Copy exactly, please, the lines of the data from its start through the line containing "p2 + p3) * t ** 3)".

(Given data)
::::
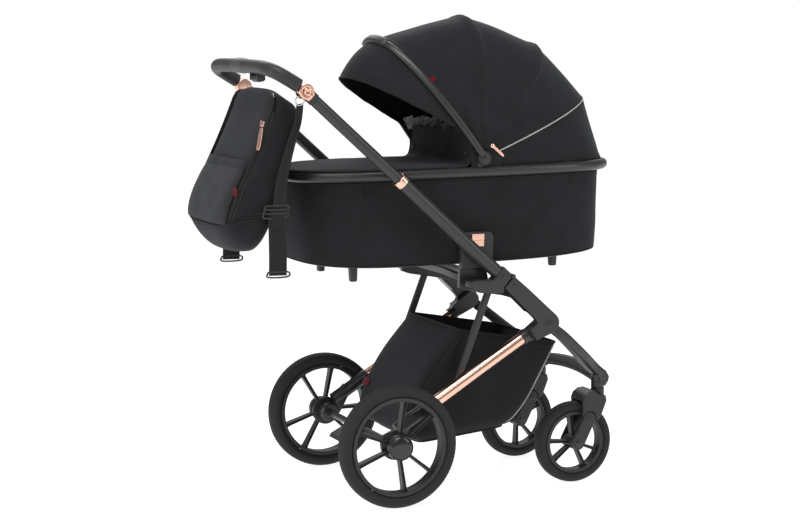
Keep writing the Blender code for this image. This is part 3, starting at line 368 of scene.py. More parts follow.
STEEL = polished("bright_steel", (0.62, 0.61, 0.60), 0.24)
LEATHER = leather("black_grained_leather", (0.0240, 0.0240, 0.0255))
LEATHER_LIGHT = leather("dark_grey_stitched_leather", (0.0480, 0.0480, 0.0505))
RUBBER = foam("foam_rubber", (0.0190, 0.0193, 0.0206))
THREAD = cloth("grey_thread", (0.0600, 0.0610, 0.0640), 0.0006, sheen=0.02)


# ---------------------------------------------------------------- mesh tools
def catmull(p0, p1, p2, p3, t):
    return 0.5 * (2 * p1 + (p2 - p0) * t + (2 * p0 - 5 * p1 + 4 * p2 - p3) * t * t
                  + (3 * p1 - p0 - 3 * p2 + p3) * t ** 3)


def smooth_rows(rows, steps):
    """More rows of numbers on the smooth curves through the given ones."""
    padded = [tuple(2 * a - b for a, b in zip(rows[0], rows[1]))] + list(rows)
    padded.append(tuple(2 * a - b for a, b in zip(rows[-1], rows[-2])))
    made = []
    for i in range(1, len(padded) - 2):
        for k in range(steps):
            made.append(tuple(catmull(*numbers, k / steps) for numbers in zip(*padded[i - 1:i + 3])))
    made.append(tuple(rows[-1]))
    return made


def smooth_path(points, steps):
    return [Vector(p) for p in smooth_rows([tuple(p) for p in points], steps)]


def resample(path, step):
    """Places along a path at equal distances."""
    made = [path[0]]
    left = step
    for a, b in zip(path, path[1:]):
        length = (b - a).length
        gone = 0.0
        while length - gone >= left:
            gone += left
            made.append(a.lerp(b, gone / length))
            left = step
        left -= length - gone
    return made


def super_pair(turn, power):
    """Cosine and sine squared up into a rounded rectangle."""
    c = math.cos(turn)
    s = math.sin(turn)
    return (math.copysign(abs(c) ** (2.0 / power), c), math.copysign(abs(s) ** (2.0 / power), s))


def turns(count, shift=0.5):
    return [2.0 * math.pi * (k + shift) / count for k in range(count)]


def fractions(count):
    return [k / count for k in range(count + 1)]


def spread(half, count):
    """Numbers from -half to half at equal distances."""
    return [-half + 2.0 * half * k / count for k in range(count + 1)]


def nearest_y(path, y):
    return min(path, key=lambda p: abs(p.y - y))


def rounded_edges(part, edges, bevel, segments):
    bmesh.ops.bevel(part, geom=edges, offset=bevel, segments=segments, profile=0.6, affect="EDGES")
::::
(Expected answer)
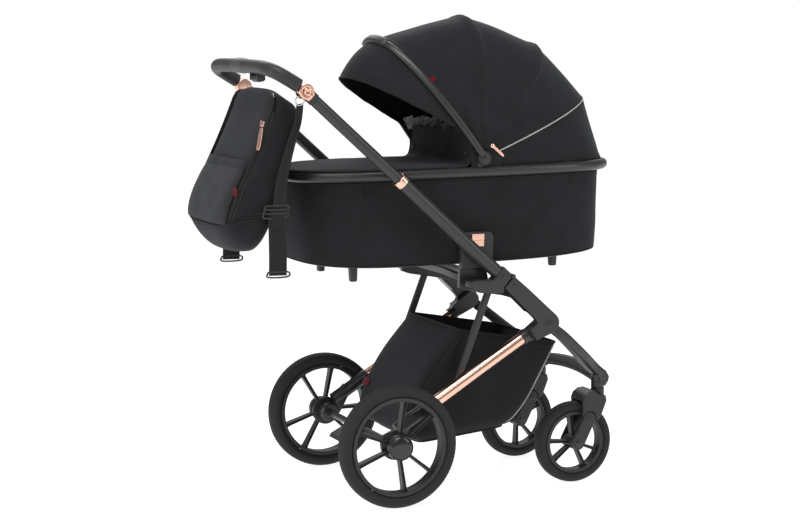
Keep writing the Blender code for this image. This is part 3, starting at line 368 of scene.py. More parts follow.
STEEL = polished("bright_steel", (0.62, 0.61, 0.60), 0.24)
LEATHER = leather("black_grained_leather", (0.0240, 0.0240, 0.0255))
LEATHER_LIGHT = leather("dark_grey_stitched_leather", (0.0480, 0.0480, 0.0505))
RUBBER = foam("foam_rubber", (0.0190, 0.0193, 0.0206))
THREAD = cloth("grey_thread", (0.0600, 0.0610, 0.0640), 0.0006, sheen=0.02)


# ---------------------------------------------------------------- mesh tools
def catmull(p0, p1, p2, p3, t):
    return 0.5 * (2 * p1 + (p2 - p0) * t + (2 * p0 - 5 * p1 + 4 * p2 - p3) * t * t
                  + (3 * p1 - p0 - 3 * p2 + p3) * t ** 3)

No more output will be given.